Spain: Single onions packed on trays with cling film?
Can an onion make you cry without you even touching it? A picture that has been circulating on social media has shown that it can at least make you feel sad. It is the photo of a whole onion that, despite being covered with its own skin, is sold packed on a plastic tray with cling film on top.
The photograph, published a few days ago in the Facebook account of the blog "La hipótesis Gaia", has been shared about 4,300 times and has also made the leap to Twitter. "Thank you for this tribute to waste and the absurd," said environmentalist Andreu Escrivà when he shared the picture in his account, which was also shared by 3,200 users.
As confirmed by Isabel Vicente, author of the blog, the photo was taken on a Carrefour Express in Salamanca. In fact, a few days ago, she went to the same supermarket and was able to check that the onions are still available in the same way.
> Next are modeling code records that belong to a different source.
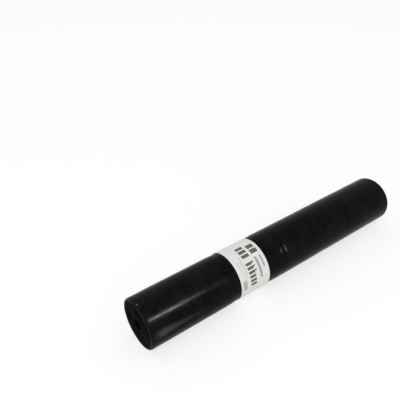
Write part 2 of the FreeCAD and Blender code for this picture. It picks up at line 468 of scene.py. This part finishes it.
def add_node(tree, kind, settings=None, **inputs):
    # An input is named as in Blender, with _ for a space, or by its number, as in i0
    node = tree.nodes.new(kind)
    for name, value in (settings or {}).items():
        setattr(node, name, value)
    for name, value in inputs.items():
        numbered = name[1:].isdigit()
        socket = node.inputs[int(name[1:]) if numbered else name.replace("_", " ")]
        give(tree, socket, value)
    return node


def new_finish(name):
    material = bpy.data.materials.new(name)
    material.use_nodes = True
    tree = material.node_tree
    tree.nodes.clear()
    surface = add_node(tree, "ShaderNodeBsdfPrincipled")
    add_node(tree, "ShaderNodeOutputMaterial", Surface=surface.outputs[0])
    return material, tree, surface


# %% Arithmetic with nodes
def maths(tree, how, first, second=0.0):
    return add_node(tree, "ShaderNodeMath", {"operation": how}, i0=first, i1=second).outputs[0]


def plus(tree, first, second):
    return maths(tree, "ADD", first, second)


def minus(tree, first, second):
    return maths(tree, "SUBTRACT", first, second)


def times(tree, first, second):
    return maths(tree, "MULTIPLY", first, second)


def divided(tree, first, second):
    return maths(tree, "DIVIDE", first, second)


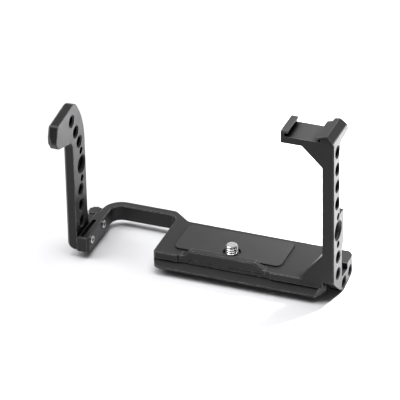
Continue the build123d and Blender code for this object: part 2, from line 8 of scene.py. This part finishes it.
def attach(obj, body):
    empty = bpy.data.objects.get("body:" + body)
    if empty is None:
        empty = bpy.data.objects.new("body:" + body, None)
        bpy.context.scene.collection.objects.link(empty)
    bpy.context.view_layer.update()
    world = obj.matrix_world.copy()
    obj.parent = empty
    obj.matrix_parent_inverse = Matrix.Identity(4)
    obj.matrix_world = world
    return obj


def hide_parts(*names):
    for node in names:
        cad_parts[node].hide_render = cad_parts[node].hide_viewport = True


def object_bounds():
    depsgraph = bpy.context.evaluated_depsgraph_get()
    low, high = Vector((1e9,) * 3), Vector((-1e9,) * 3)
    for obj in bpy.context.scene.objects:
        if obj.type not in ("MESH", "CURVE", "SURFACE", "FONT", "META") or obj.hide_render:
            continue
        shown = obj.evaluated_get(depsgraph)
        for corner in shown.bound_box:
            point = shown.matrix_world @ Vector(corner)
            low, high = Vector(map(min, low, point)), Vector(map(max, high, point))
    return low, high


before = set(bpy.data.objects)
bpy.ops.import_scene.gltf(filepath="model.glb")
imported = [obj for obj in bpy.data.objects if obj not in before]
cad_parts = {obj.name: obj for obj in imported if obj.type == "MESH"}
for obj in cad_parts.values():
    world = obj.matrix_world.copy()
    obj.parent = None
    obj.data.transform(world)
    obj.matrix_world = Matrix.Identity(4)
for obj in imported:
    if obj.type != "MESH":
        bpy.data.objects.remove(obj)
cadBox = [list(corner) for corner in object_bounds()]


# shader maths: sockets that add, subtract and multiply as numbers do

class Sock:
    def __init__(self, graph, socket):
        self.graph = graph
        self.socket = socket

    def maths(self, operation, *inputs):
        return self.graph.node("ShaderNodeMath", {"operation": operation}, list(inputs))

    def __add__(self, other):
        return self.maths("ADD", self, other)

    def __sub__(self, other):
        return self.maths("SUBTRACT", self, other)

    def __rsub__(self, other):
        return self.maths("SUBTRACT", other, self)

    def __mul__(self, other):
        return self.maths("MULTIPLY", self, other)

    __radd__ = __add__
    __rmul__ = __mul__


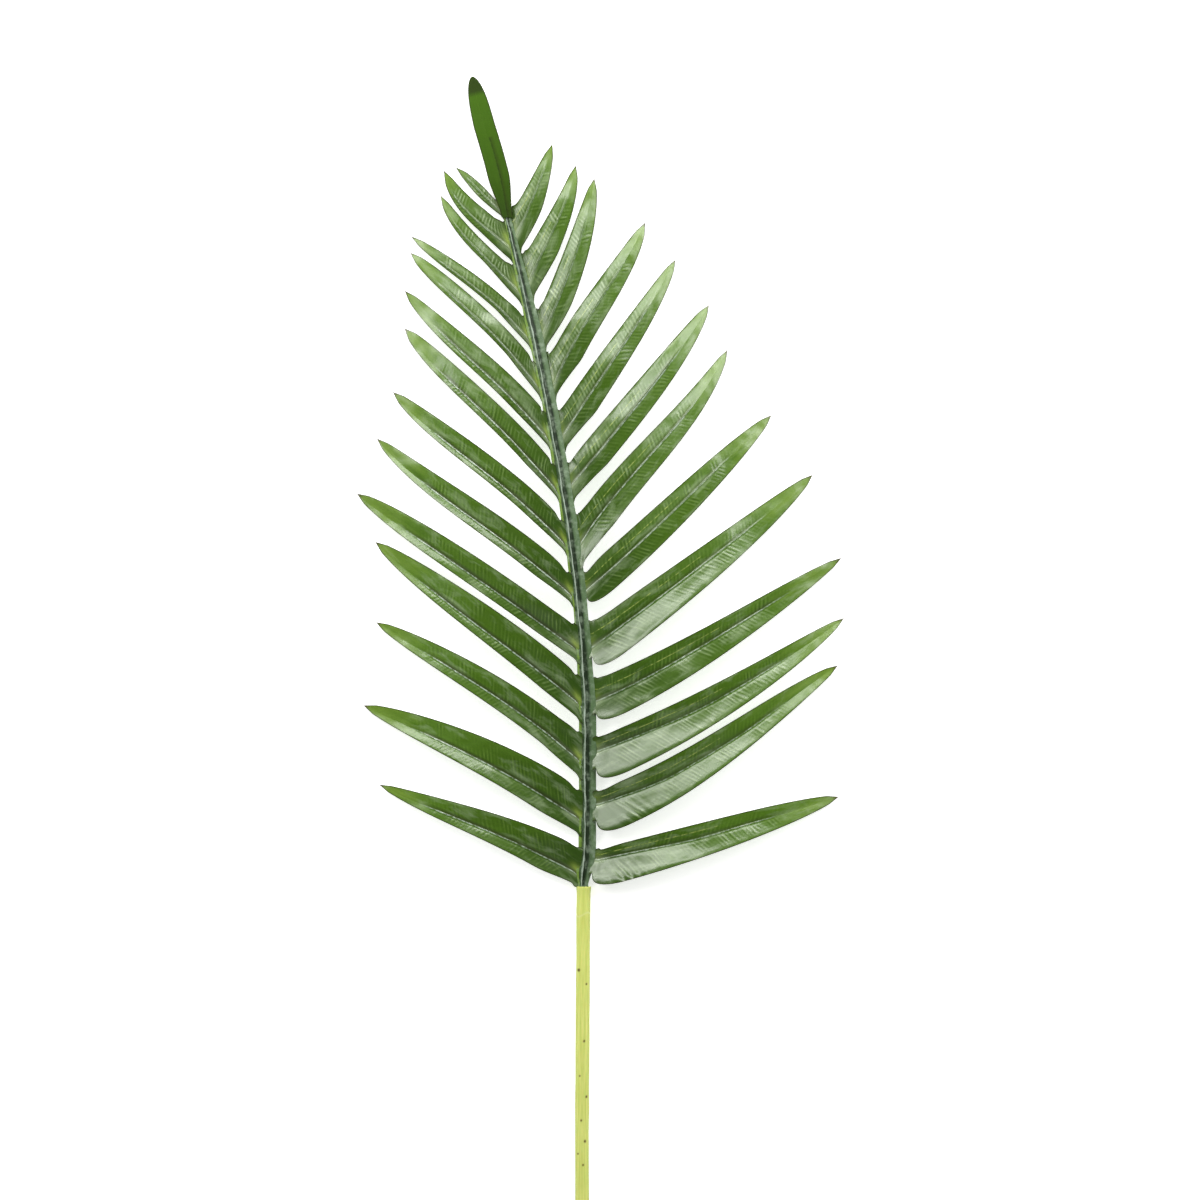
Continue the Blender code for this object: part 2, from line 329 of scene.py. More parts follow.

The "frustration" caused by finding that so much plastic is used in food retail recently motivated this blogger, specialised in environmental issues, to create a campaign "that would draw the attention of consumers." This onion is just one of the many examples collected under the hashtag #DesnudaLaFruta; an initiative promoted together with Patricia Reina and Fernando Gómez, of the blog "Vivir sin plástico".
"I have also seen a bunch of parsley in a plastic tray, aubergines wrapped one by one... This is totally unnecessary packaging, because the skin of fruits and vegetables is sufficient for their protection," highlights Isabel Vicente. Along the same lines, Reina and Gómez ask themselves: "Does it make any sense to pack fruits such as mandarins, oranges or bananas in styrofoam trays?"
In Vicente's opinion, consumers should avoid buying them as "the first step in stopping such initiatives." The blog "Vivir sin plástico" recalled that "our consumption habits have a huge impact on the planet [...]. We don't realise that we are using a practically indestructible material as a merely disposable object."